Bod straddles the line between the living and the dead in two ways: by being a living, breathing human being and by possessing the “Freedom of the Graveyard” due to his adoption by the Owenses. The former puts him in contact with personalities such as Scarlett (a childhood friend who moves back to the town with her mother) and typical school bullies like Mo and Nick, while the latter makes it possible for him to cross paths with the ghouls of Ghulheim, the Indigo Man and the Sleer, the night-ghouls and other ghosts such as Liza the Witch. The Jacks of All Trades collectively serve as the quintessential villain. All these characters give more color to Bod’s tale, enabling concepts such as young love and friendship, schoolyard battles, trust and mistrust, fright and benevolence to materialize.
At its root, the novel tells the a story of how a boy who grew up around death (and is unafraid of it) matures into a young man with an immense thirst for life, and the lengths to which one will go to discover the truth, fulfill a prophecy or protect a loved one.

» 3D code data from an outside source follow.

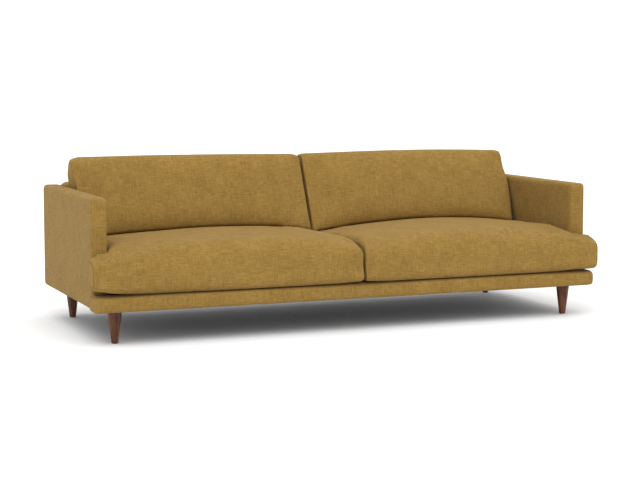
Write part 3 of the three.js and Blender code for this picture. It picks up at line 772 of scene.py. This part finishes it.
def blow_up(piece, from_ends, cap):
    """Cloth under pressure, held at the seams near its ends, no point moving further than the cap."""
    before = points_of(piece.data)
    on_seam = np.logical_or(*(np.abs(distance - SEAM_INSET) < SEAM_HELD for distance in from_ends))
    held = piece.vertex_groups.new(name="seams")
    held.add([int(i) for i in np.nonzero(on_seam)[0]], 1.0, "REPLACE")
    cloth = piece.modifiers.new("cloth", "CLOTH")
    settings = cloth.settings
    settings.quality = 4
    settings.mass = 0.4
    settings.tension_stiffness = 40
    settings.compression_stiffness = 40
    settings.shear_stiffness = 12
    settings.bending_stiffness = 1.5
    settings.use_pressure = True
    settings.uniform_pressure_force = CUSHION_PRESSURE
    settings.vertex_group_mass = held.name
    settings.pin_stiffness = 1.0
    settings.effector_weights.gravity = 0
    cloth.collision_settings.use_collision = False
    cloth.point_cache.frame_start = 1
    cloth.point_cache.frame_end = CUSHION_FRAMES
    for step in range(1, CUSHION_FRAMES + 1):
        bpy.context.scene.frame_set(step)
    bpy.ops.object.modifier_apply(modifier=cloth.name)
    bpy.context.scene.frame_set(1)
    after = points_of(piece.data)
    move = after - before
    far = np.linalg.norm(move, axis=1, keepdims=True)
    after = before + move * np.minimum(1, cap / np.maximum(far, 1e-9))
    put_points(piece.data, after)
    piece.vertex_groups.clear()
    return after


# Seat cushions: T-shaped, with an ear in front of the arm. The tops crown between the middle
# and the arm, fall to the gap between the cushions, and roll over into the fronts.
# Crest of the top along the foot of the back cushion: distance from the middle, height.
SEAT_CREST = {
    "left": (
        (0.004, 0.399), (0.11, 0.420), (0.342, 0.436), (0.561, 0.437), (0.805, 0.428),
        (1.013, 0.418), (1.14, 0.408),
    ),
    "right": (
        (0.004, 0.399), (0.098, 0.407), (0.256, 0.424), (0.476, 0.438), (0.695, 0.443), (0.927, 0.431),
        (1.037, 0.418), (1.14, 0.407),
    ),
}
SEAT_GIVE = 0.018           # most that the cloth blows out
SEAT_ARM_GAP = 0.004
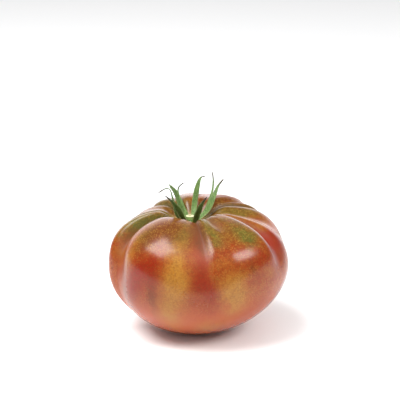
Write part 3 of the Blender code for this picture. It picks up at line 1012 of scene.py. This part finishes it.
def make_light():
    for name, (around, height, distance, wide, tall, watts) in PANELS.items():
        panel = bpy.data.objects.new(name, bpy.data.lights.new(name, "AREA"))
        panel.data.shape = "RECTANGLE"
        panel.data.size, panel.data.size_y = wide, tall
        panel.data.energy = watts
        around, height = math.radians(around), math.radians(height)
        level = math.cos(height) * distance
        panel.location = (math.sin(around) * level, -math.cos(around) * level, math.sin(height) * distance)
        panel.rotation_euler = (-panel.location).to_track_quat("-Z", "Y").to_euler()
        panel.visible_glossy = name not in WITHOUT_GLOSS
        bpy.context.scene.collection.objects.link(panel)
    world = bpy.data.worlds.new("white studio")
    world.use_nodes = True
    tree = world.node_tree
    background = tree.nodes["Background"]
    _, y, z = parts_of(tree, add(tree, "ShaderNodeTexCoord").outputs["Generated"])
    room = smooth(*BACKDROP_OVER, y) * (BACKDROP - ROOM) + ROOM
    room = room + (1.0 - smooth(*HORIZON_OVER, z)) * HORIZON
    path = add(tree, "ShaderNodeLightPath")
    tint = colour_mix(tree, (1.0, 1.0, 1.0), BACKDROP_TINT, path.outputs["Is Glossy Ray"])
    put(background.inputs["Color"], tint)
    room = blend(room, AMBIENT, Number(path.outputs["Is Diffuse Ray"]))
    put(background.inputs["Strength"], blend(room, SEEN_WHITE, Number(path.outputs["Is Camera Ray"])))
    bpy.context.scene.world = world
    bpy.context.scene.view_settings.view_transform = "Standard"


def make_floor():
    bm = bmesh.new()
    bmesh.ops.create_grid(bm, x_segments=1, y_segments=1, size=FLOOR_REACH)
    bmesh.ops.translate(bm, verts=bm.verts, vec=(0, FLOOR_REACH - FLOOR_IN_FRONT, -FLOOR_BELOW * MM))
    mesh = bpy.data.meshes.new("floor")
    bm.to_mesh(mesh)
    mesh.materials.append(flat_material("white_floor", FLOOR_WHITE, FLOOR_ROUGHNESS))
    floor = bpy.data.objects.new("floor", mesh)
    bpy.context.scene.collection.objects.link(floor)


make_camera()
make_light()
make_floor()
fruit = make_fruit(skin_paint())
calyx = make_calyx(sepal_paint())
hairs = make_hairs(calyx, hair_paint())
stub = make_stub(stalk_paint())
for piece, node, slot in (
    (fruit, "fruit", "tomato_skin"),
    (calyx, "calyx", "sepal_green"),
    (hairs, None, "sepal_green"),
    (stub, "pedicel_stub", "stalk_green"),
):
    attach(piece, "root")
    if node:
        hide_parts(node)
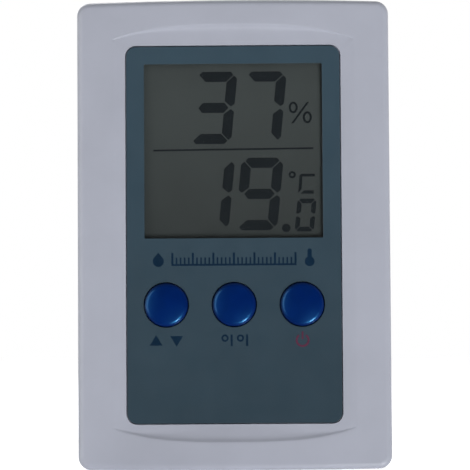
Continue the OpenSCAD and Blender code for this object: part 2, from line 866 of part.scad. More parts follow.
// A conical spring between the negative contact and the flat end of the cell
module negative_spring() {
    sides = 6;
    steps = 24;
    rings = spring_turns * steps;
    start_x = contact_t - bay_x + spring_wire / 2;
    rise = spring_l - spring_wire;
    function coil_r(t) = contact_half - spring_wire - 1.2 * t;
    function coil_point(t) = [start_x + rise * t, coil_r(t) * cos(360 * spring_turns * t),
        coil_r(t) * sin(360 * spring_turns * t)];
    points = [for (i = [0 : rings], k = [0 : sides - 1])
        let (t = i / rings, turn = 360 * spring_turns * t, a = 360 * k / sides, r = spring_wire / 2)
        coil_point(t) + [r * cos(a), r * sin(a) * cos(turn), r * sin(a) * sin(turn)]];
    walls = [for (i = [0 : rings - 1], k = [0 : sides - 1])
        let (a = i * sides + k, b = i * sides + (k + 1) % sides)
        each [[a, b, b + sides], [a, b + sides, a + sides]]];
    caps = [[for (k = [sides - 1 : -1 : 0]) k], [for (k = [0 : sides - 1]) rings * sides + k]];
    color(steel_colour) centred() translate([0, cell_y, cell_z])
        polyhedron(points = points, faces = concat(walls, caps));
}

// A lead from the tab of a contact up to its pad on the board
module lead() {
    lead_y = tab_y + tab_w / 2;
    from_z = tab_z + contact_t;
    bend_z = lead_pad_z - lead_bend;
    translate([lead_x, lead_y, from_z]) cylinder(r = lead_r, h = bend_z - from_z);
    translate([lead_x, lead_y - lead_bend, bend_z]) rotate([90, 0, 90]) rotate_extrude(angle = 90)
        translate([lead_bend, 0]) circle(r = lead_r);
    rod(lead_x, lead_pad_z, lead_r, board_back_y, lead_y - lead_bend - board_back_y);
}

module positive_lead() {
    color("#b3261f") centred() lead();
}

module negative_lead() {
    color("#202022") centred() mirror([1, 0, 0]) lead();
}

// Rear housing
module rear_blank() {
    edge = [for (i = [0 : arc_steps]) let (a = 90 * i / arc_steps)
        outline_ring(back_edge_r * (1 - cos(a)), body_d - back_edge_r * (1 - sin(a)))];
    skin(concat([outline_ring(parting_chamfer, split_y), outline_ring(0, split_y + parting_chamfer)], edge));
}

// The bay in the side view: a half round under the cell, open at the back
function bay_shape(r, back) =
    concat(arc([cell_y, cell_z], r, 90, 270, arc_steps * 2), [[back, cell_z - r], [back, cell_z + r]]);

module battery_bay() {
    length = 2 * (bay_x + bay_wall);
    bar(-length / 2, length) polygon(bay_shape(bay_r + bay_wall, back_inner_y + merge));
    centre_plate(door_w + 2 * (door_gap + bay_wall), door_h + 2 * (door_gap + bay_wall), cell_z,
        seat_y - seat_t, seat_t + merge, door_r + door_gap + bay_wall);
}

module battery_openings() {
    bar(-bay_x, 2 * bay_x) polygon(bay_shape(bay_r, body_d));
    centre_plate(door_w + 2 * door_gap, door_h + 2 * door_gap, cell_z, seat_y, door_t + past,
        door_r + door_gap);
    both_sides() {
        block([tongue_x - tongue_w / 2 - fit_gap, tongue_x + tongue_w / 2 + fit_gap],
            [seat_y - seat_t - past, seat_y], [door_bottom - tongue_l - 2 * fit_gap, cell_z - bay_r + 0.2]);
        block([bay_x - past, bay_x + bay_wall + past], [tab_y - play, tab_y + tab_w + play],
            [tab_z - play, tab_z + contact_t + play]);
    }
    rod(0, door_top - notch_r / 2, notch_r, body_d - 1, 2);
}

module stand_pocket() {
    w = stand_w + 2 * (stand_gap + stand_side);
    block([-w / 2, w / 2], [leg_floor_y - bay_wall, back_inner_y + merge],
        [stand_z - heel_room - stand_side, stand_tip + stand_gap + stand_side]);
    block([-w / 2, w / 2], [barrel_floor_y - bay_wall, back_inner_y],
        [stand_z - heel_room - stand_side, stand_z + heel_room + stand_side]);
}

module stand_openings() {
    w = stand_w + 2 * stand_gap;
    slab(leg_floor_y, body_d) polygon(tongue_shape(w, stand_z, stand_tip + stand_gap, stand_r + stand_gap));
    block([-w / 2, w / 2], [barrel_floor_y, body_d + past], [stand_z - heel_room, stand_z + heel_room]);
    axle(barrel_y, stand_z, pivot_d / 2 + play, -w / 2 - pin_l - play, w + 2 * pin_l + 2 * play);
    rod(0, stand_tip - notch_r / 2, notch_r, body_d - 1, 2);
}

module keyhole_box() {
    half_w = keyhole_d / 2 + 0.8;
    block([-half_w - keyhole_wall, half_w + keyhole_wall],
        [back_inner_y - keyhole_room - keyhole_wall, back_inner_y + merge],
        [keyhole_z - half_w - keyhole_wall, keyhole_z + keyhole_l + half_w]);
}

module keyhole_openings() {
    half_w = keyhole_d / 2 + 0.8;
    block([-half_w, half_w], [back_inner_y - keyhole_room, back_inner_y],
        [keyhole_z - half_w, keyhole_z + keyhole_l + half_w - keyhole_wall]);
    rod(0, keyhole_z, keyhole_d / 2, back_inner_y - past, wall + 2 * past);
    slab(back_inner_y - past, wall + 2 * past) translate([0, keyhole_z + keyhole_l / 2])
        polygon(slot_shape(keyhole_slot, keyhole_l + keyhole_slot));
}

module vents() {
    both_sides() for (i = [0 : vent_count - 1])
        slab(back_inner_y - past, wall + 2 * past)
            translate([vent_x + vent_pitch * (i - (vent_count - 1) / 2), vent_z])
                polygon(slot_shape(vent_w, vent_h));
}

module rear_housing() {
    color(shell_colour) centred() difference() {
        union() {
            difference() {
                union() {
                    rear_blank();
                    slab(split_y - lip_h, lip_h + past) translate([0, mid_z]) polygon(outline(wall - lip_t));
                }
                slab(0, back_inner_y) translate([0, mid_z]) polygon(outline(wall));
            }
            at_posts() {
                rod(0, 0, post_r, split_y, back_inner_y - split_y + merge);
                rib_to_side(split_y + lip_h, back_inner_y - split_y - lip_h + merge);
            }
            battery_bay();
            stand_pocket();
            keyhole_box();
        }
        battery_openings();
        stand_openings();
        keyhole_openings();
        vents();
        at_posts() {
            rod(0, 0, screw_d / 2 + 0.2, 0, body_d);
            rod(0, 0, counterbore_r, shoulder_y, body_d);
        }
        foot_cutter();
    }
}

// The door clips in: two tongues hook under its lower edge, a sprung finger holds its upper edge
module battery_door() {
    color(shell_colour) centred() difference() {
        union() {
            centre_plate(door_w, door_h, cell_z, seat_y, door_t, door_r);
            both_sides() {
                block([tongue_x - tongue_w / 2, tongue_x + tongue_w / 2],
                    [seat_y - 0.2 - tongue_t, seat_y + merge], [door_bottom + 0.2, door_bottom + 1.4]);
                block([tongue_x - tongue_w / 2, tongue_x + tongue_w / 2],
                    [seat_y - 0.2 - tongue_t, seat_y - 0.2], [door_bottom - tongue_l, door_bottom + 0.6]);
            }
            block([1 - latch_w / 2, latch_w / 2 - 1], [seat_y + 0.2, seat_y + 0.9],
                [door_top - past, door_top + nose]);
        }
        both_sides() block([latch_w / 2, latch_w / 2 + latch_slot], [seat_y - past, body_d + past],
            [door_top - latch_l, door_top + past]);
        for (i = [0 : 2])
            block([-latch_w / 4, latch_w / 4], [body_d - 0.3, body_d + past],
                [door_top - 2 - 1.2 * i, door_top - 1.4 - 1.2 * i]);
    }
}

// The leg in the side view: a round barrel that runs on into the flat blade
function leg_shape() =
    let (turn = 180 + acos((barrel_y - leg_y) / barrel_r))
    concat([for (i = [0 : arc_steps * 3]) let (a = -turn * i / (arc_steps * 3))
            [barrel_y + barrel_r * cos(a), stand_z + barrel_r * sin(a)]],
        [[leg_y, stand_tip], [barrel_y + barrel_r, stand_tip]]);

module stand_leg() {
    rib = 1.2;
    bay_w = (stand_w - 4 * rib) / 3;
    color(shell_colour) centred() {
        difference() {
            intersection() {
                bar(-stand_w / 2, stand_w) polygon(leg_shape());
                slab(0, body_d) polygon(tongue_shape(stand_w, 0, stand_tip, stand_r));
            }
            for (i = [-1 : 1])
                block([i * (bay_w + rib) - bay_w / 2, i * (bay_w + rib) + bay_w / 2],
                    [leg_y - past, leg_y + stand_t / 2], [stand_z + 4, stand_tip - 5]);
        }
        both_sides() axle(barrel_y, stand_z, pivot_d / 2, stand_w / 2 - merge, pin_l + merge);
    }
}

front_housing();
fascia_panel();
window_lens();
lcd_front_polarizer();
lcd_front_glass();
lcd_rear_glass();
lcd_rear_polarizer();
lcd_holder();
zebra_strip_upper();
zebra_strip_lower();
button_max_min();
button_units();
button_power();
switch_plunger_max_min();
switch_plunger_units();
switch_plunger_power();
switch_cover_max_min();
switch_cover_units();
switch_cover_power();
switch_base_max_min();
switch_base_units();
switch_base_power();
switch_terminals();
circuit_board();
controller_blob();
clock_crystal();
bulk_capacitor();
chip_capacitors();
chip_resistors();
thermistor();
humidity_case();
humidity_element();
board_screws();
battery_cell();
positive_contact();
negative_contact();
negative_spring();
positive_lead();
negative_lead();
rear_housing();
housing_screws();
battery_door();
stand_leg();
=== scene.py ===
import json
import math

import bmesh
import bpy
from mathutils import Matrix, Vector


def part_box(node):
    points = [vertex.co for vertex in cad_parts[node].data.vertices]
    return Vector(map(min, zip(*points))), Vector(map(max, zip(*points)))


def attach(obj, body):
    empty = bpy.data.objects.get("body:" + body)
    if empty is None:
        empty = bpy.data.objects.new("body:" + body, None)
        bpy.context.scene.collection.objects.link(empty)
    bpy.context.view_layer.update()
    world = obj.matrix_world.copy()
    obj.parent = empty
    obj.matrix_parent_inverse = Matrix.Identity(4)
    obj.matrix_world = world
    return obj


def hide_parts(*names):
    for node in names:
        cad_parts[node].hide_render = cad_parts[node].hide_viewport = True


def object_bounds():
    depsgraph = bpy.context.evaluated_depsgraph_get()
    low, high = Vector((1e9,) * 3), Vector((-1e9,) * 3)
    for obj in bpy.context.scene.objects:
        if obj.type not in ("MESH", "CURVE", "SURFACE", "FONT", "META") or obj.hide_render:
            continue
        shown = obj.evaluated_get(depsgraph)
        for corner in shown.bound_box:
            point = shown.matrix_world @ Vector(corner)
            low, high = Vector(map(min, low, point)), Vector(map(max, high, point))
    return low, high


mm = 0.001
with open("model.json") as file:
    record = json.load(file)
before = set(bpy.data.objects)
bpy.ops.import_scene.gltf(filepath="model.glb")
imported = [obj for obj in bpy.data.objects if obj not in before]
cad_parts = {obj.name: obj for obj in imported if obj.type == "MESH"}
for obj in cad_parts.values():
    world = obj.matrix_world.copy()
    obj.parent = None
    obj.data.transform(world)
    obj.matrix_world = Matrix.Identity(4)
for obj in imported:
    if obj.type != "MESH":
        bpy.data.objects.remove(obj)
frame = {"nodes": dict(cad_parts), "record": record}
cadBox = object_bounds()
cad = frame["nodes"]
slotOf = {part["node"]: part["material_slot"] for part in frame["record"]["subparts"]}
bodyOf = {name: body for body, names in frame["record"]["behaviour"]["bodies"].items() for name in names}
print("frame loaded with", len(cad), "CAD nodes")


# Material helpers: all patterns lie on Object coordinates, so the grains and depths are real sizes in metres

noise = {"roughness": 0.55, "range": (0.25, 0.75)}


def newMaterial(name, color, roughness, **sockets):
    material = bpy.data.materials.new(name)
    material.use_nodes = True
    shader = shaderOf(material)
    shader.inputs["Base Color"].default_value = (*color, 1)
    shader.inputs["Roughness"].default_value = roughness
    for socket, value in sockets.items():
        shader.inputs[socket].default_value = value
    return material


def shaderOf(material):
    return material.node_tree.nodes["Principled BSDF"]


def addNode(material, kind, values=None, links=None, **settings):
    node = material.node_tree.nodes.new("ShaderNode" + kind)
    for setting, value in settings.items():
        setattr(node, setting, value)
    for socket, value in (values or {}).items():
        node.inputs[socket].default_value = value
    for socket, source in (links or {}).items():
        material.node_tree.links.new(source, node.inputs[socket])
    return node


def wire(material, socket, source):
    material.node_tree.links.new(source, shaderOf(material).inputs[socket])


def place(material, stretch=(1, 1, 1)):
    coordinates = addNode(material, "TexCoord").outputs["Object"]
    return addNode(material, "Mapping", {"Scale": stretch}, {"Vector": coordinates}).outputs["Vector"]


def placePart(material, axis):
    return addNode(material, "SeparateXYZ", links={"Vector": place(material)}).outputs[axis]


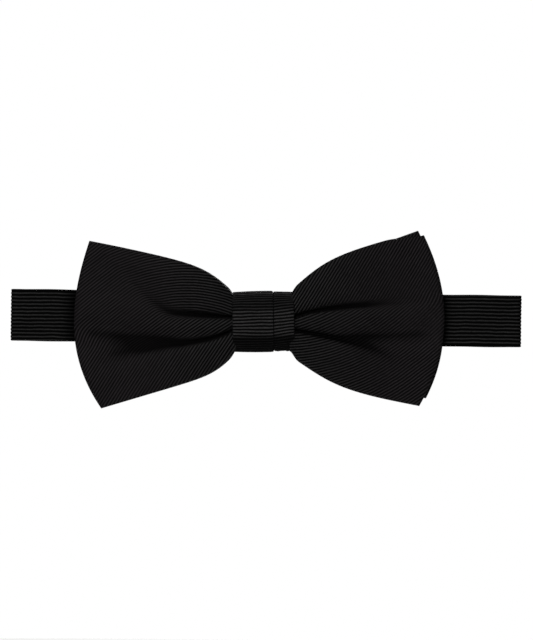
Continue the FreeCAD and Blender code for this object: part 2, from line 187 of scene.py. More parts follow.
def close_sheets(fine, coarse, flip):
    """Faces of a closed piece: a fine sheet, a coarse one behind it with every second point, and the rim that
    joins them."""
    faces = grid_faces(0, *fine.shape[:2], flip=flip)
    start = fine.shape[0] * fine.shape[1]
    faces += grid_faces(start, *coarse.shape[:2], flip=not flip)
    outer = rim_of(0, *fine.shape[:2])
    inner = rim_of(start, *coarse.shape[:2])
    for number, here in enumerate(inner):
        there = inner[(number + 1) % len(inner)]
        a, b, c = (outer[(2 * number + step) % len(outer)] for step in range(3))
        strip = [[a, here, b], [b, here, there], [b, there, c]]
        faces += [tri[::-1] for tri in strip] if flip else strip
    return faces


def normals_of(sheet):
    """Unit normals of a grid of points."""
    down = np.gradient(sheet, axis=0)
    across = np.gradient(sheet, axis=1)
    found = np.cross(down, across)
    return found / np.maximum(np.linalg.norm(found, axis=-1, keepdims=True), 1e-9)


def rib(ribs_across):
    """Height of the ribbed face, 0 between ribs and 1 on top of each."""
    return (0.5 + 0.5 * np.cos(2 * math.pi * ribs_across)) ** 0.75


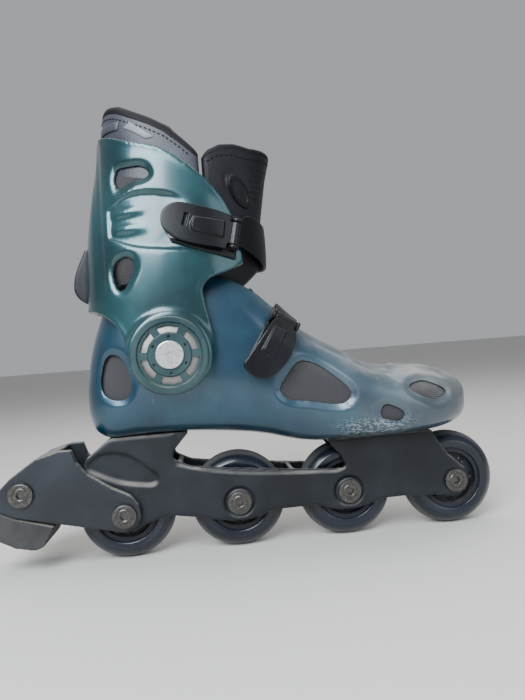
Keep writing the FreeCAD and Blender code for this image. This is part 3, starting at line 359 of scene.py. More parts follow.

Adults relate to these factors quite well, and not much has to be said of the urge to shield any child from harm. In turn, for children, the thrill of having acceptance from peers and being able to traverse the two starkly different worlds — and not have to tell their parents about it — is a huge one; imagining themselves able to do things that other kids cannot do (minus not having any living parents or siblings, of course) will make young readers turn the book’s pages with bated breath and want to go past ghoul-gates, be held by a ghost, or meet a three-headed snake with purple markings. It seems that Gaiman has hit the ball out of the park once again.